Debbie and Hector are having a time of it. Let's talk about Debbie first, though. She's fourteen and feeling particularly dull and uninteresting. She likes boys (she likes a football player boy for one) but she freezes up when she talks to them. Fortunately she has her old friends, friends since childhood, to help her out of being uncomfortable. She has Mrs. Bruning, the old German lady neighbor, to help out when the woman's arthritis is acting up. And she has Mrs. Bruning's cute grandson to get to know in the midst of what turns out to be a particularly big emergency. Then there's Hector. Hector, in a burst of not wanting to consider himself roly-poly and dull too, is learning the guitar. He likes a girl who is also learning, but at the same time he's resentful of her other admirer. Still, in spite of everything he's seeing the world in different ways and trying to figure out how he fits into it. It makes for a unique little summer.

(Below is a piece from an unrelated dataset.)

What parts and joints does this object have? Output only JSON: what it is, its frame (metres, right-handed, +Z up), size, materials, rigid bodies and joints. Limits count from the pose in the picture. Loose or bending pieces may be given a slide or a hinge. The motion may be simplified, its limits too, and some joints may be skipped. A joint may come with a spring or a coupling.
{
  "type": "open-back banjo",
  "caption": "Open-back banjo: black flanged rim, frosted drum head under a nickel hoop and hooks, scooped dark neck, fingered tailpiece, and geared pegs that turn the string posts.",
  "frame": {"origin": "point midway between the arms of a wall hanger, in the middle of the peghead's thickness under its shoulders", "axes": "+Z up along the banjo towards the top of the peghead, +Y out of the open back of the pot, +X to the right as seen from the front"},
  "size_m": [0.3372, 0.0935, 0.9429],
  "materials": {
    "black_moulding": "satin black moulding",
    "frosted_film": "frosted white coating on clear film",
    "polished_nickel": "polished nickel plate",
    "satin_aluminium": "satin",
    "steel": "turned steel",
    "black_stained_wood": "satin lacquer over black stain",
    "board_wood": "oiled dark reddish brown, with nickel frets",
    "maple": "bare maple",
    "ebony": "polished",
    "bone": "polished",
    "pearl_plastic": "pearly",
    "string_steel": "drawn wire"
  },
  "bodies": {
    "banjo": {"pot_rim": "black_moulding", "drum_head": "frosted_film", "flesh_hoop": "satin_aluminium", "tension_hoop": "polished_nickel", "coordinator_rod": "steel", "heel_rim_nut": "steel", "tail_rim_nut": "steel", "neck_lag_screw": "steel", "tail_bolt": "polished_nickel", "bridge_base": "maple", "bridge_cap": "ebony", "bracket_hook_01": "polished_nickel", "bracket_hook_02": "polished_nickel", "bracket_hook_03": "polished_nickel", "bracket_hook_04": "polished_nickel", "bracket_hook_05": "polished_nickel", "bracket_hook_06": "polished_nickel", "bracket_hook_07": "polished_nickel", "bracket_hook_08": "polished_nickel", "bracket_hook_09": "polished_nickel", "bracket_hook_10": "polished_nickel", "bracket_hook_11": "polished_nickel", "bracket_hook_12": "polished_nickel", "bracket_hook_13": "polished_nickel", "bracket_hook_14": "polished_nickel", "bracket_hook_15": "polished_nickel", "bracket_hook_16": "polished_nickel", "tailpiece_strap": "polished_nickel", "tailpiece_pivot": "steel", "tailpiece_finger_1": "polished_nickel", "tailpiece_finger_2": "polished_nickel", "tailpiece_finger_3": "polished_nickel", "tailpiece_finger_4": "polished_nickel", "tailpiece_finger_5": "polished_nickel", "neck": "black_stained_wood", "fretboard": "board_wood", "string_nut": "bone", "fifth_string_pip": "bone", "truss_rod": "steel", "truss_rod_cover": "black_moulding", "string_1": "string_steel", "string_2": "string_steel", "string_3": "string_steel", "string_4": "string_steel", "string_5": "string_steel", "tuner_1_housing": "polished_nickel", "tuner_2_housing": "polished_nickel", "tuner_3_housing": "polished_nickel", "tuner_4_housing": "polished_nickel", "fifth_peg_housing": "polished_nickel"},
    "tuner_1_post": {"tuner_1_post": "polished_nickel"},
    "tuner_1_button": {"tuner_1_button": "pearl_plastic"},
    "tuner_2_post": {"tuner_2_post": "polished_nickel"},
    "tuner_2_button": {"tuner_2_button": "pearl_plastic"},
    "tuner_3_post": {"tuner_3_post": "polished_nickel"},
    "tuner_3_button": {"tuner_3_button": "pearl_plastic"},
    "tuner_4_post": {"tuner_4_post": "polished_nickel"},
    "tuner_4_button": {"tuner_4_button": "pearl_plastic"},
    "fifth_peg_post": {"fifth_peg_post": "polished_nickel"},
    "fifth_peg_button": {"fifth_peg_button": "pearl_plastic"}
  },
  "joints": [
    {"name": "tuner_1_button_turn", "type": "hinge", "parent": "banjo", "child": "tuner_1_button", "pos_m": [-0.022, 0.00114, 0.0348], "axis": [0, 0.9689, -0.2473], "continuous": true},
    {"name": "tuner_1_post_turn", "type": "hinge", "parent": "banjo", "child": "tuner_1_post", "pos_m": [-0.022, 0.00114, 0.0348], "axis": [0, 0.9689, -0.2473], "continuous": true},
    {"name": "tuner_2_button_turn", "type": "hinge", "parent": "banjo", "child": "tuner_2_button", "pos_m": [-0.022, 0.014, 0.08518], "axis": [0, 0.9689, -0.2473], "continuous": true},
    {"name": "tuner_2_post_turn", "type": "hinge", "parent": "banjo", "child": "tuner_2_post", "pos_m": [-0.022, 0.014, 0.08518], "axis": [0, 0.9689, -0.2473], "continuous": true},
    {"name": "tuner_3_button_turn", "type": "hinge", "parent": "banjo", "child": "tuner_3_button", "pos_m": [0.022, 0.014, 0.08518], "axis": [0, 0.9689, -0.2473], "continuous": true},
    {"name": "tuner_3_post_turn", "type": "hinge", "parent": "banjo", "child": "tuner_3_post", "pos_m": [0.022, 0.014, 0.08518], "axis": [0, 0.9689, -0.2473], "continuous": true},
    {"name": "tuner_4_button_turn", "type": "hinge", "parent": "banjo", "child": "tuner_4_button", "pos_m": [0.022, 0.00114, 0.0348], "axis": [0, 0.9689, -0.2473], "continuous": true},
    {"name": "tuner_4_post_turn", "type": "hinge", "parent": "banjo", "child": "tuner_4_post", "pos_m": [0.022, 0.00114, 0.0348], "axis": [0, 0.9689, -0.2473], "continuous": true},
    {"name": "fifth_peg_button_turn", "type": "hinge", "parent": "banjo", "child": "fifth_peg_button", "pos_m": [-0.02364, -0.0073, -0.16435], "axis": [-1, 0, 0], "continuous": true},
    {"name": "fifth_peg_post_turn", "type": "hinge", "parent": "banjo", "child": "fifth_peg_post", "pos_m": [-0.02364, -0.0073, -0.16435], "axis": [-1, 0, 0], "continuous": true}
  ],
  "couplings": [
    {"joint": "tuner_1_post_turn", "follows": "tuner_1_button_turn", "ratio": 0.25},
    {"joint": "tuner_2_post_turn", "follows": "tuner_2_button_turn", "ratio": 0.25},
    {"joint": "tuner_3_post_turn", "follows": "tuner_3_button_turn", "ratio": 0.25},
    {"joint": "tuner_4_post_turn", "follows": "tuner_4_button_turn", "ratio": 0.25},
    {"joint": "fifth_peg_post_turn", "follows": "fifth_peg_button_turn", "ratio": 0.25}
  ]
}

Now I first came across the works of Ms. Lynne Rae Perkins through her picture books. When "The Broken Cat" came out I was bemused. When "Snow Music" hit the shelves I was in love. Now I've read, "Criss Cross" and I'm enthralled. I am a little sad that the publishers took the first sentence in the book, "She wished something would happen" and plopped it smack dab on the cover. Due to Ms. Perkins' quiet unassuming style, a person that requires all their books to contain gossip, glory, gore (and preferbly a smattering of all three) might be less than taken with the subdued nature of the story. I'll tell you right now that this isn't one of those books where someone overdoses on heroin and someone else gets caught in a bear trap (paging "Kira-Kira"). Now when I review a children's novel for Amazon.com I like to stick little tiny pieces of paper between the pages that I find contain sections I'd prefer to discuss in my review. Sometimes I stick them in because the sections are funny. Sometimes I stick them in because they show where a passage didn't work or the book made some kind of mistake. In this particular case I stuck in (one... two... three) six little slips of paper. Every single one of these is in a section that I thought was especially brilliant. Not a single one constitutes a literary flaw or a difficult-to-understand area. I cannot think of a better physical indication of how much I liked this book.

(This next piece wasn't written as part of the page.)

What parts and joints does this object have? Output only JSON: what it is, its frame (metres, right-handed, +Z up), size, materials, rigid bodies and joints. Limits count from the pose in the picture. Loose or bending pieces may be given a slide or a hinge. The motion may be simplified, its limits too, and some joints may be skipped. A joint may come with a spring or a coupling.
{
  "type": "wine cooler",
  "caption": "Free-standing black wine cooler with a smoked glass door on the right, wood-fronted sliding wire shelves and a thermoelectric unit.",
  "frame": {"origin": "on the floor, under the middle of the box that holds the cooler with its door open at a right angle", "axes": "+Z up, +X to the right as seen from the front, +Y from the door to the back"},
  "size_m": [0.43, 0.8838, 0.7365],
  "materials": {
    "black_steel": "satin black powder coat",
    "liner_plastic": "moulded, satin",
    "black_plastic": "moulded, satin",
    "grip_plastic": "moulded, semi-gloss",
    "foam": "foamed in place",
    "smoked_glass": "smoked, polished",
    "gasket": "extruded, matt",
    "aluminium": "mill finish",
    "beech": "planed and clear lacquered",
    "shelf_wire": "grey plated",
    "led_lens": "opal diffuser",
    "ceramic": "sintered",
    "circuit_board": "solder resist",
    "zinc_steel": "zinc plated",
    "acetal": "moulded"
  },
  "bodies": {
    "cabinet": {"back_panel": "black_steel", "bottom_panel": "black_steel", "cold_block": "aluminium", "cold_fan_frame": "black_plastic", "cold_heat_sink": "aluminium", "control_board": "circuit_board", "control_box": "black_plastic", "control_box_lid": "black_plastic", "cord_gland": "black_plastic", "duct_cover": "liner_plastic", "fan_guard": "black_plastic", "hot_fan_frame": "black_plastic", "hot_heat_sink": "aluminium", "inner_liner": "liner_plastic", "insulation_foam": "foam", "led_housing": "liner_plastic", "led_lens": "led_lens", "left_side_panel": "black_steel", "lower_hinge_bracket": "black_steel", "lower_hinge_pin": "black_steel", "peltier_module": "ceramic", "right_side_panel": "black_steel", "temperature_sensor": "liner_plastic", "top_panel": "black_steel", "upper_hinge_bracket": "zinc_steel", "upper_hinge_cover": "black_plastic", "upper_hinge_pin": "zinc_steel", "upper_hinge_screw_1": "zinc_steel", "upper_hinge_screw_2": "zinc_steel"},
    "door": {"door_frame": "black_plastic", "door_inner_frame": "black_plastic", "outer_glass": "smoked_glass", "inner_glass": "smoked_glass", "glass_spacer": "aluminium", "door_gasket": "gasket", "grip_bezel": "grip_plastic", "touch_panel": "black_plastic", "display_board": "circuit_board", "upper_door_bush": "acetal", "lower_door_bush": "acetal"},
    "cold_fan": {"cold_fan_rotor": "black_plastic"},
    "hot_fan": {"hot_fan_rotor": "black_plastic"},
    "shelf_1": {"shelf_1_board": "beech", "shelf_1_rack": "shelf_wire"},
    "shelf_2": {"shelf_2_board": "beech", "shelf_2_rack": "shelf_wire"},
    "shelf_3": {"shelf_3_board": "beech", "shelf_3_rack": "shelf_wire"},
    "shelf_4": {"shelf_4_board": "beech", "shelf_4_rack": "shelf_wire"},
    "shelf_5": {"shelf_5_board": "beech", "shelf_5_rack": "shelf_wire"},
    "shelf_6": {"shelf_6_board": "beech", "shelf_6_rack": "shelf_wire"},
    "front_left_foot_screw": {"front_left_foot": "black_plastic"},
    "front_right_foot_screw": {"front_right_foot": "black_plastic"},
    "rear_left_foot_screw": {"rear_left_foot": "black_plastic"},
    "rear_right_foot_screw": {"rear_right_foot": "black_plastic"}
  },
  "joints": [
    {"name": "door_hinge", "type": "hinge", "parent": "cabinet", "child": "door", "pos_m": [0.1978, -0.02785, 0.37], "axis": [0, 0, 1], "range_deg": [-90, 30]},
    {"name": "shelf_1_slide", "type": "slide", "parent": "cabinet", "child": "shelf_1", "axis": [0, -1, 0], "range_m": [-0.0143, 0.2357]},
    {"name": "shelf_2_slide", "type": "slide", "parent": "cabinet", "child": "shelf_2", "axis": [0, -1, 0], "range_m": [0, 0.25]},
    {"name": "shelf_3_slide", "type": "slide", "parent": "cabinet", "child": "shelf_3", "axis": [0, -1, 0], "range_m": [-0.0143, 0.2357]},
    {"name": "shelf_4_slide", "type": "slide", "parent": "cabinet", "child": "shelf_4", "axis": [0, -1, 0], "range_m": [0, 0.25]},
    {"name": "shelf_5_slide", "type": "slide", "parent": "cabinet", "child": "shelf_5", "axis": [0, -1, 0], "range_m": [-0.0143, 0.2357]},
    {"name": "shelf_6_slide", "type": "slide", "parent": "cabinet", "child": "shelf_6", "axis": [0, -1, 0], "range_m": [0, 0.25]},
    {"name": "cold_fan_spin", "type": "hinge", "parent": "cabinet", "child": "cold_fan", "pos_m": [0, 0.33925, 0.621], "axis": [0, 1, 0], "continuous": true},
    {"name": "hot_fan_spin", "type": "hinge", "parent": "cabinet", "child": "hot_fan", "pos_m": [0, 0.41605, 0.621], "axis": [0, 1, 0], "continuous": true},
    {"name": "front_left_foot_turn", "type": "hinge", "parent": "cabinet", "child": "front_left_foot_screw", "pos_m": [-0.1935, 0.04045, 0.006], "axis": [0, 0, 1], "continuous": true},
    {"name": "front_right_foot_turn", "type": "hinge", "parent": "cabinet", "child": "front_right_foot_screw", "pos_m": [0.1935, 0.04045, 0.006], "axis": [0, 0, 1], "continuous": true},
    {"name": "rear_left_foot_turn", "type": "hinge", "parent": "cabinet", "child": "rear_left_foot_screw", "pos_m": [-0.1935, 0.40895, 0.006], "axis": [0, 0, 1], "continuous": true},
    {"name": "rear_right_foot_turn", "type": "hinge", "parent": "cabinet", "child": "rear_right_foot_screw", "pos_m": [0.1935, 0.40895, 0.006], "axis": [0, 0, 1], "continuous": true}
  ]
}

So let's go through the sections, shall we? First of all, Perkins has a gift of description that instantly recognizable as her own particular style. If you read "Snow Music" and then you read "Criss Cross" you have no doubts left in your furry little brain that the two books were written by the same dame. In this case, I loved the moment when the character of Hector was hoping that perhaps his eyes could move farther apart as he matured, "like a flounder's". I loved how Hector's sister Rowanne is a tentative driver and, "being in a car with her as she felt her way over the winding back roads was like being inside a flashlight held by someone searching for a contact lens". I liked the moment where Debbie speaks to an elderly lady and the books notes that, "She was one of those elderly women whose cleavage starts about two inches below her collarbone and your main response to it is an intellectual curiosity about how that can even physically work". God, I loved that line. Finally (because I can't go transcribing every cute little sentence from this book word for word) I loved this sentence: "So often in real life, one person wants to be understood, but obscures her feelings with completely unrelated words and facial expressions, while the other person is trying to remember whether she did or didn't turn off the burner under the hard-boiled eggs". The book has so much to say about class and change that reading it is akin to watching little fireworks of well-penned sentences burst over and over again.

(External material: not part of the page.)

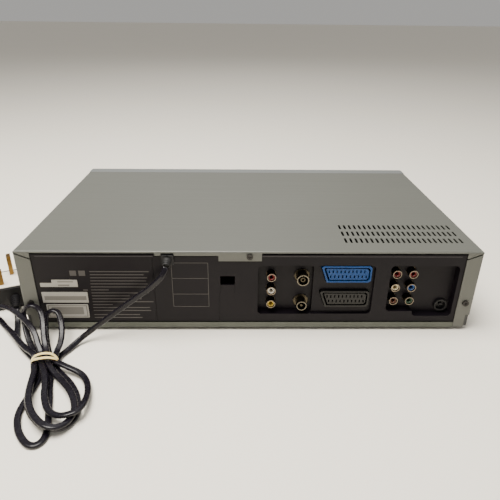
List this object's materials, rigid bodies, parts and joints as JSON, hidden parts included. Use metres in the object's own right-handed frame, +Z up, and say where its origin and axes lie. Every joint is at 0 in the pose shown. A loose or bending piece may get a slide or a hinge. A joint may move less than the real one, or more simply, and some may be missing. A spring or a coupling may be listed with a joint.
{
  "type": "dvd vcr combo player",
  "caption": "Disc player and tape recorder in one grey sheet steel housing, with rear sockets, front keys, a disc drive, a tape deck and a tied mains lead.",
  "frame": {"origin": "on the ground under the middle of the housing", "axes": "+X towards the left seen from behind, +Y towards the rear panel, +Z up"},
  "size_m": [0.5118, 0.4148, 0.0855],
  "materials": {
    "cover_grey": "satin grey paint on folded sheet steel",
    "base_steel": "zinc plated sheet steel",
    "frame_black": "black moulded plastic",
    "rear_black": "black moulded panel with a fine matt grain",
    "front_silver": "silver painted moulding",
    "window_smoke": "smoked window",
    "foot_rubber": "black foot",
    "screw_dark": "dark plated screw",
    "jack_housing": "black moulded jack housing",
    "sleeve_metal": "nickel plated sleeve",
    "insert_colours": "coloured insulators: yellow, white, red, orange, green and blue",
    "scart_blue": "blue moulded socket",
    "scart_black": "black moulded socket",
    "tin_plate": "tin plated screening box",
    "board_green": "green circuit board",
    "board_brown": "brown circuit board",
    "loader_dark": "dark moulded plastic",
    "tray_dark": "dark moulded plastic",
    "plated_steel": "plated sheet steel",
    "gear_white": "natural white moulded gear",
    "belt_rubber": "square rubber belt",
    "polished_steel": "ground and polished steel",
    "drum_aluminium": "turned aluminium",
    "deck_steel": "galvanised sheet steel",
    "roller_rubber": "black rubber roller",
    "key_silver": "silver key cap",
    "lead_black": "flexible black sheath with a soft sheen",
    "band_rubber": "natural rubber band",
    "plug_black": "black moulded plug",
    "pin_brass": "brass pins"
  },
  "bodies": {
    "housing": {"top_cover": "cover_grey", "bottom_plate": "base_steel", "main_frame": "frame_black", "rear_panel": "rear_black", "front_panel": "front_silver", "display_window": "window_smoke", "feet": "foot_rubber", "cover_screws": "screw_dark", "phono_blocks": "jack_housing", "phono_sleeves": "sleeve_metal", "phono_inserts": "insert_colours", "scart_socket_blue": "scart_blue", "scart_socket_black": "scart_black", "tuner_module": "tin_plate", "svideo_socket": "jack_housing", "main_board": "board_green", "power_board": "board_brown", "disc_board": "board_green", "front_board": "board_green", "loader_base": "loader_dark", "clamp_bridge": "plated_steel", "loading_motor": "plated_steel", "loading_belt": "belt_rubber", "deck_chassis": "deck_steel", "drum_base": "drum_aluminium", "head_stack": "plated_steel", "strain_relief": "lead_black", "mains_lead": "lead_black", "cord_bundle": "lead_black", "rubber_band": "band_rubber", "mains_plug": "plug_black", "plug_pins": "pin_brass"},
    "tray": {"disc_tray": "tray_dark", "tray_door": "front_silver"},
    "drive_gear": {"drive_gear": "gear_white"},
    "motor_pulley": {"motor_pulley": "gear_white"},
    "traverse": {"traverse_frame": "plated_steel", "spindle_motor": "plated_steel", "sled_rails": "polished_steel"},
    "turntable": {"turntable": "tray_dark"},
    "pickup_sled": {"pickup_sled": "tray_dark"},
    "disc_clamp": {"disc_clamp": "tray_dark"},
    "cassette_cradle": {"cassette_cradle": "plated_steel"},
    "cassette_door": {"cassette_door": "front_silver"},
    "upper_drum": {"upper_drum": "drum_aluminium"},
    "capstan": {"capstan": "polished_steel"},
    "pinch_arm": {"pinch_arm": "plated_steel"},
    "pinch_roller": {"pinch_roller": "roller_rubber"},
    "supply_reel": {"supply_reel": "loader_dark"},
    "takeup_reel": {"takeup_reel": "loader_dark"},
    "supply_guide_arm": {"supply_guide_arm": "plated_steel"},
    "takeup_guide_arm": {"takeup_guide_arm": "plated_steel"},
    "power_key": {"power_key": "key_silver"},
    "tray_key": {"tray_key": "key_silver"},
    "eject_key": {"eject_key": "key_silver"},
    "rewind_key": {"rewind_key": "key_silver"},
    "play_key": {"play_key": "key_silver"},
    "forward_key": {"forward_key": "key_silver"},
    "stop_key": {"stop_key": "key_silver"},
    "record_key": {"record_key": "key_silver"}
  },
  "joints": [
    {"name": "drive_gear_turn", "type": "hinge", "parent": "housing", "child": "drive_gear", "pos_m": [-0.1575, -0.092, 0.046], "axis": [0, 0, -1], "range_deg": [-10, 1080]},
    {"name": "tray_slide", "type": "slide", "parent": "housing", "child": "tray", "axis": [0, -1, 0], "range_m": [0, 0.14]},
    {"name": "motor_pulley_turn", "type": "hinge", "parent": "housing", "child": "motor_pulley", "pos_m": [-0.1575, -0.058, 0.042], "axis": [0, 0, -1], "range_deg": [-40, 4257]},
    {"name": "traverse_lift", "type": "hinge", "parent": "housing", "child": "traverse", "pos_m": [-0.11, 0.045, 0.0365], "axis": [-1, 0, 0], "range_deg": [0, 5.5]},
    {"name": "turntable_spin", "type": "hinge", "parent": "traverse", "child": "turntable", "pos_m": [-0.11, -0.062, 0.044], "axis": [0, 0, 1], "continuous": true},
    {"name": "sled_travel", "type": "slide", "parent": "traverse", "child": "pickup_sled", "axis": [0, 1, 0], "range_m": [0, 0.035]},
    {"name": "clamp_spin", "type": "hinge", "parent": "housing", "child": "disc_clamp", "pos_m": [-0.11, -0.062, 0.066], "axis": [0, 0, 1], "continuous": true},
    {"name": "cradle_slide", "type": "slide", "parent": "housing", "child": "cassette_cradle", "axis": [0, 1, 0], "range_m": [0, 0.05]},
    {"name": "cassette_door_hinge", "type": "hinge", "parent": "housing", "child": "cassette_door", "pos_m": [0.106, -0.1288, 0.0746], "axis": [1, 0, 0], "range_deg": [0, 80], "stiffness_Nm_per_rad": 0.02},
    {"name": "drum_spin", "type": "hinge", "parent": "housing", "child": "upper_drum", "pos_m": [0.106, 0.046, 0.0272], "axis": [0, 0.0872, 0.9962], "continuous": true},
    {"name": "capstan_spin", "type": "hinge", "parent": "housing", "child": "capstan", "pos_m": [0.17, 0.024, 0.03], "axis": [0, 0, 1], "continuous": true},
    {"name": "pinch_arm_swing", "type": "hinge", "parent": "housing", "child": "pinch_arm", "pos_m": [0.188, 0.012, 0.0286], "axis": [0, 0, 1], "range_deg": [0, 62]},
    {"name": "pinch_roller_spin", "type": "hinge", "parent": "pinch_arm", "child": "pinch_roller", "pos_m": [0.19226, 0.02534, 0.037], "axis": [0, 0, 1], "continuous": true},
    {"name": "supply_reel_spin", "type": "hinge", "parent": "housing", "child": "supply_reel", "pos_m": [0.0595, -0.05, 0.035], "axis": [0, 0, 1], "continuous": true},
    {"name": "takeup_reel_spin", "type": "hinge", "parent": "housing", "child": "takeup_reel", "pos_m": [0.1525, -0.05, 0.035], "axis": [0, 0, 1], "continuous": true},
    {"name": "supply_arm_swing", "type": "hinge", "parent": "housing", "child": "supply_guide_arm", "pos_m": [0.052, 0.014, 0.0286], "axis": [0, 0, 1], "range_deg": [0, 39]},
    {"name": "takeup_arm_swing", "type": "hinge", "parent": "housing", "child": "takeup_guide_arm", "pos_m": [0.16, 0.014, 0.0286], "axis": [0, 0, 1], "range_deg": [-39, 0]},
    {"name": "power_press", "type": "slide", "parent": "housing", "child": "power_key", "axis": [0, 1, 0], "range_m": [0, 0.0012], "stiffness_N_per_m": 300},
    {"name": "tray_press", "type": "slide", "parent": "housing", "child": "tray_key", "axis": [0, 1, 0], "range_m": [0, 0.0012], "stiffness_N_per_m": 300},
    {"name": "eject_press", "type": "slide", "parent": "housing", "child": "eject_key", "axis": [0, 1, 0], "range_m": [0, 0.0012], "stiffness_N_per_m": 300},
    {"name": "rewind_press", "type": "slide", "parent": "housing", "child": "rewind_key", "axis": [0, 1, 0], "range_m": [0, 0.0012], "stiffness_N_per_m": 300},
    {"name": "play_press", "type": "slide", "parent": "housing", "child": "play_key", "axis": [0, 1, 0], "range_m": [0, 0.0012], "stiffness_N_per_m": 300},
    {"name": "forward_press", "type": "slide", "parent": "housing", "child": "forward_key", "axis": [0, 1, 0], "range_m": [0, 0.0012], "stiffness_N_per_m": 300},
    {"name": "stop_press", "type": "slide", "parent": "housing", "child": "stop_key", "axis": [0, 1, 0], "range_m": [0, 0.0012], "stiffness_N_per_m": 300},
    {"name": "record_press", "type": "slide", "parent": "housing", "child": "record_key", "axis": [0, 1, 0], "range_m": [0, 0.0012], "stiffness_N_per_m": 300}
  ],
  "couplings": [
    {"joint": "drive_gear_turn", "follows": "tray_slide", "rad_per_m": 133.33},
    {"joint": "motor_pulley_turn", "follows": "tray_slide", "rad_per_m": 525.25},
    {"joint": "takeup_arm_swing", "follows": "supply_arm_swing", "ratio": -1}
  ]
}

And then there's the photography, the line drawings, the diagrams, and the eclectic level of art that fills this book to the brim. There's a wonderful, almost Robert Crumb-like illustration of Debbie's very intricate understanding of good bellbottom jeans. When she agrees to a pair of horrible pants and immediately regrets her choice (though they look semi-okay in the store), the books says, "If she could have spent her whole life in the tiny private dressing room, she might have worn those pants a lot". But back to the art. Perkins created all her own art for her picture books, so it should come as little surprise that she does the same thing here. Books for older kids, teens, and adults don't have a lot of pictures in them anymore so the feeling that comes from holding up a copy of this book is to be slightly weirded out. One librarian I showed it to flipped past the bookflap (which is interesting enough) and let out a low "woah" as she scanned the oddities that pop up unexpectedly every once in a while.
If I have any objections to the book at all it is that we have no clear idea when the story takes place (I decided it had to be 1979, but I could be wrong) or where it may be. We know that the town's name is Seldem but we aren't entirely certain what state that might be. Being a Michigan native (much like Perkins herself) I hoped against hope that the story was in that state. Then I read the part that described the mountains and that hope went ah-flyin' out the window. So maybe a little more clarification on the wheres and the whens wouldn't have been out of place. Now technically "Criss Cross" is a sequel to "All Alone In the Universe". I have admittedly not read "All Alone In the Universe". Fortunately, the book does not require a deeper knowledge of the characters than you would already get here.
The book actually kind of reminded me of Margaret Mahy's wonderful and somewhat forgotten, "Catalogue of the Universe". If you're a fan of this novel, definitely check that one out as well. Oh, and just to get you particularly tetchy parents out of the way, there is some swearing and a mention of menstrual cycles in this story. If you don't like it, don't read it. They work beautifully within the story and I wouldn't have them removed for anything in the world. I wouldn't have a word or sentence transplanted for all of Solomon's gold. This is a lovely book and I am FINALLY pleased with a Newbery winner again. And while I don't think it's actually going to be enjoyed by that many children, teens should definitely take to it. Or at least take a look.